**EXERCISE PROMPT:**
Starting at the top of the records, output every line through the one that contains "(lip_low.y, lip_low.z +", keeping each exactly as it appears.

**MATERIAL SUPPLIED:**
==========

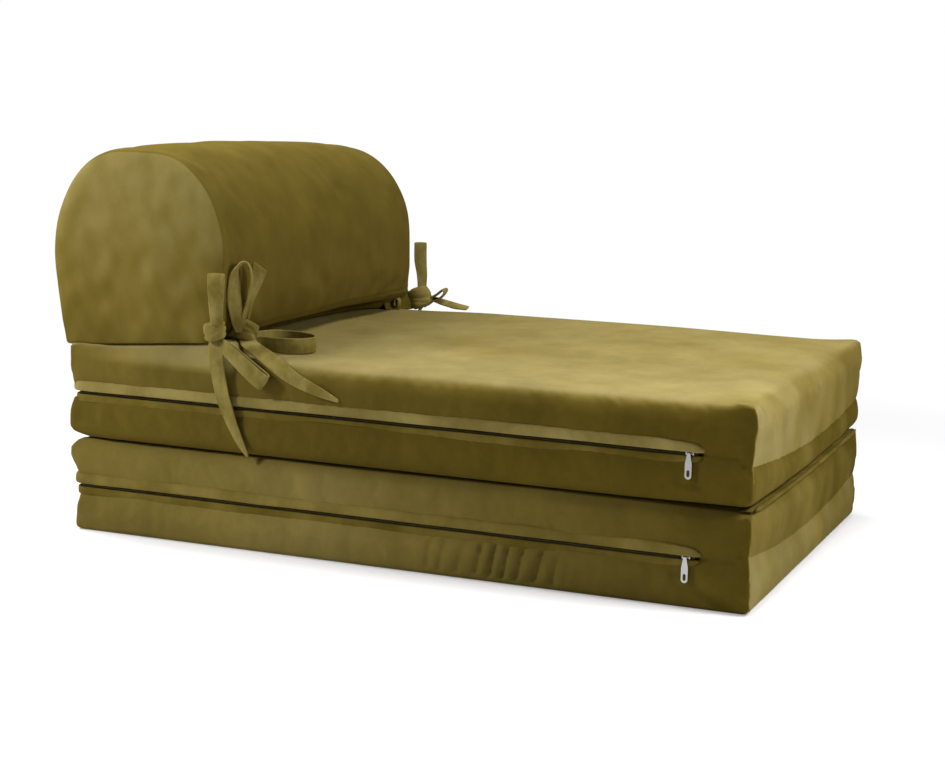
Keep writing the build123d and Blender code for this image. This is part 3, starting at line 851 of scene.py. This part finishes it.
def front_strip(name, body, node, half_span, ring_at):
    """A strip across the front, from the ring of points that it has at each place."""
    rings = []
    for x in np.linspace(-half_span, half_span, STRIP_STATIONS):
        dip = HINGE_DIP * (1 - (x / half_span) ** 2)
        end = min(1, (half_span - abs(x)) / (16 * MM) + 0.15)
        rings.append([(x, y, z - dip) for y, z in ring_at(x, end)])
    # The darker copy of the velvet: painted shade.
    obj = trim(name, rings, velvet_welt, levels=0)
    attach(obj, body)
    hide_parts(node)


def bead_ring(x, end):
    """The bead's round section, flat at the back where the lips run in."""
    radius = (3.1 + 0.2 * ripple(x, 70 * MM, 61)) * MM * end
    turns = np.radians(25 + 310 * np.arange(BEAD_POINTS) / (BEAD_POINTS - 1))
    return [(hinge_axis.y + radius * math.cos(t), hinge_axis.z + radius * math.sin(t)) for t in turns]


def lip_ring(x, end):
    """A thin fold that lies on the lower mattress, just behind the bead."""
    half = (lip_high.z - lip_low.z) / 2 * end
    blunt_y = lip_low.y + 1 * MM
    top_z = lip_low.z + 2 * half
    return [(lip_high.y, lip_low.z), (lip_high.y, top_z), (blunt_y, top_z),
            (lip_low.y, lip_low.z + half), (blunt_y, lip_low.z)]


lip_low, lip_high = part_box("hinge_lip_lower")
front_strip("hinge_bead", "upper_mattress", "hinge_seam", hinge_high.x, bead_ring)
front_strip("hinge_lip", "lower_mattress", "hinge_lip_lower", lip_high.x, lip_ring)


# Bolster

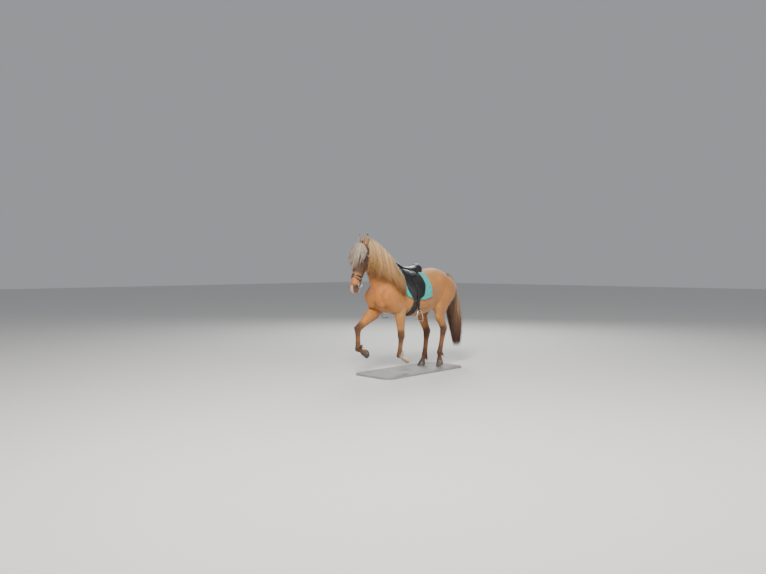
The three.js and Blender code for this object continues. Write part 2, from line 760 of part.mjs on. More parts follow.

==========

**THE REPLY:**
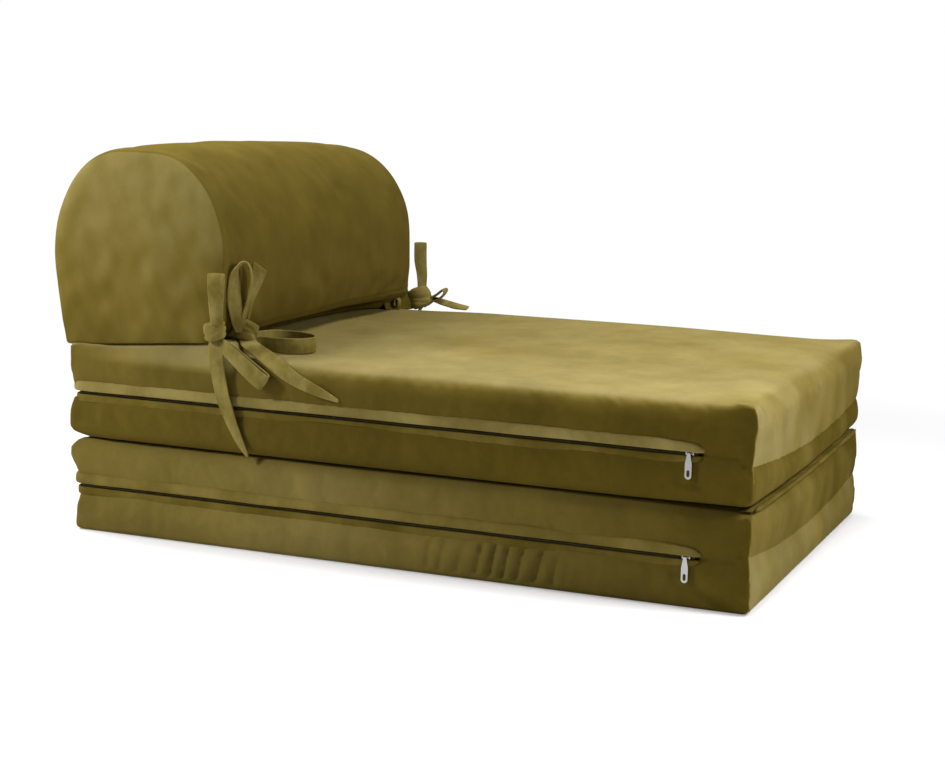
Keep writing the build123d and Blender code for this image. This is part 3, starting at line 851 of scene.py. This part finishes it.
def front_strip(name, body, node, half_span, ring_at):
    """A strip across the front, from the ring of points that it has at each place."""
    rings = []
    for x in np.linspace(-half_span, half_span, STRIP_STATIONS):
        dip = HINGE_DIP * (1 - (x / half_span) ** 2)
        end = min(1, (half_span - abs(x)) / (16 * MM) + 0.15)
        rings.append([(x, y, z - dip) for y, z in ring_at(x, end)])
    # The darker copy of the velvet: painted shade.
    obj = trim(name, rings, velvet_welt, levels=0)
    attach(obj, body)
    hide_parts(node)


def bead_ring(x, end):
    """The bead's round section, flat at the back where the lips run in."""
    radius = (3.1 + 0.2 * ripple(x, 70 * MM, 61)) * MM * end
    turns = np.radians(25 + 310 * np.arange(BEAD_POINTS) / (BEAD_POINTS - 1))
    return [(hinge_axis.y + radius * math.cos(t), hinge_axis.z + radius * math.sin(t)) for t in turns]


def lip_ring(x, end):
    """A thin fold that lies on the lower mattress, just behind the bead."""
    half = (lip_high.z - lip_low.z) / 2 * end
    blunt_y = lip_low.y + 1 * MM
    top_z = lip_low.z + 2 * half
    return [(lip_high.y, lip_low.z), (lip_high.y, top_z), (blunt_y, top_z),
            (lip_low.y, lip_low.z + half), (blunt_y, lip_low.z)]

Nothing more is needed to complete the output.